Пока на Президиуме обсуждали катастрофичность курса Ульбрихта, Берия, по воспоминаниям Молотова, спросил его: «Зачем строить социализм в ГДР? Пусть это будет просто мирная страна… Какой там будет строй, неважно». По словам Громыко, Берия безо всякого уважения отзывался о Восточной Германии. На заседании Президиума Громыко слышал, как Берия сказал: «Что это вообще такое — ГДР? Это даже не государство в полном смысле слова. Оно держится только на советских штыках» (справедливость этого замечания очень скоро подтвердится). Яркий эпизод, демонстрирующий позицию Берии, описал Шепилов: «Часто и конвульсивно подергивая лицом, беспорядочно жестикулируя руками, Берия в уничижительных тонах говорил о складывающемся новом государстве, всячески поносил его. Я не выдержал и подал реплику с места: „Нельзя забывать, что будущее новой Германии — это социализм“. Дернувшись, как от удара хлыстом, Берия закричал: „Какой социализм? Какой социализм? Надо прекратить безответственную болтовню о социализме в Германии!“» Даже Павел Судоплатов в своих мемуарах, правдивость которых часто ставилась под сомнение, вспоминал, как Берия поручил ему «подготовить секретные разведывательные мероприятия для зондирования возможности воссоединения Германии… Это означало бы уступки с нашей стороны, но проблема могла быть решена путем выплаты нам компенсации, хотя это было бы больше похоже на предательство [Ульбрихта, которого отодвигали на вторые роли]… Восточная Германия… стала бы автономной провинцией новой единой Германии». Хрущев позднее заявил, что Берия хотел «отдать 18 миллионов немцев под господство американских империалистов» [480] . Иными словами, все они утверждали, что Берия был готов отказаться от советского контроля над Восточной Германией и допустить возрождение в центре Европы единого германского государства в обмен на вялое обещание политического нейтралитета. И это спустя всего несколько лет после того, как нацистская Германия на волне милитаризма развязала войну на континенте и напала на Советский Союз. Если позиция Берии на самом деле была такова, ничто не указывает на то, что другие члены Президиума были готовы с ней согласиться.
480
Об обвинениях Хрущева в адрес Берии см. Resis, Molotov Remembers, 334. Andrei Gromyko, Memoirs (New York; Doubleday, 1989), 317; Shepilov, The Kremlin's Scholar, 260; Pavel Sudoplatov, Anatoli Sudoplatov, Jerrold L. and Leona P. Schecter, Special Tasks: The Memoirs of an Unwanted Witness — A Soviet Spymaster (Boston: Little, Brown, 1994), 363–364; «The Beria Affair», 82.

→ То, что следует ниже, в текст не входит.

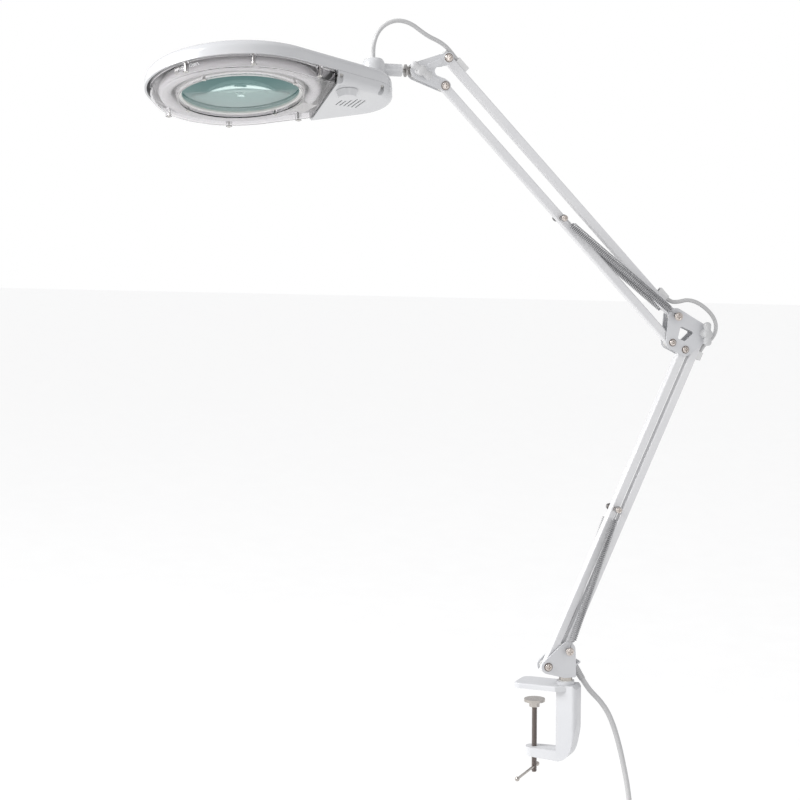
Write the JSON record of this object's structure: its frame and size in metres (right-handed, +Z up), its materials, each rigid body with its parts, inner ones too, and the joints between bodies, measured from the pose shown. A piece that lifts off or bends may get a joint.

Однако из документов не следует, что позиция Берии по вопросу о Восточной Германии существенно расходилась с мнением коллег. В конце концов, советской внешней политикой руководил министр иностранных дел Молотов. Именно он начал дискуссию о судьбе ГДР. Он формулировал принципы внешнеполитического курса и председательствовал во время обсуждений дальнейших шагов на Президиуме. На встрече с партийными деятелями ГДР в июне все кремлевские руководители с однозначным неодобрением высказывались о состоянии восточногерманского государства. В конечном итоге, сразу после объявления об аресте Берии власти начали систематическую кампанию по его очернению, которая имела слабое отношение к его реальным преступлениям. Берия был арестован всего через несколько дней после того, как советские танки жестоко подавили волнения в Восточной Германии; и было совсем нетрудно раздуть все то, что Берия когда-либо говорил о режиме Ульбрихта.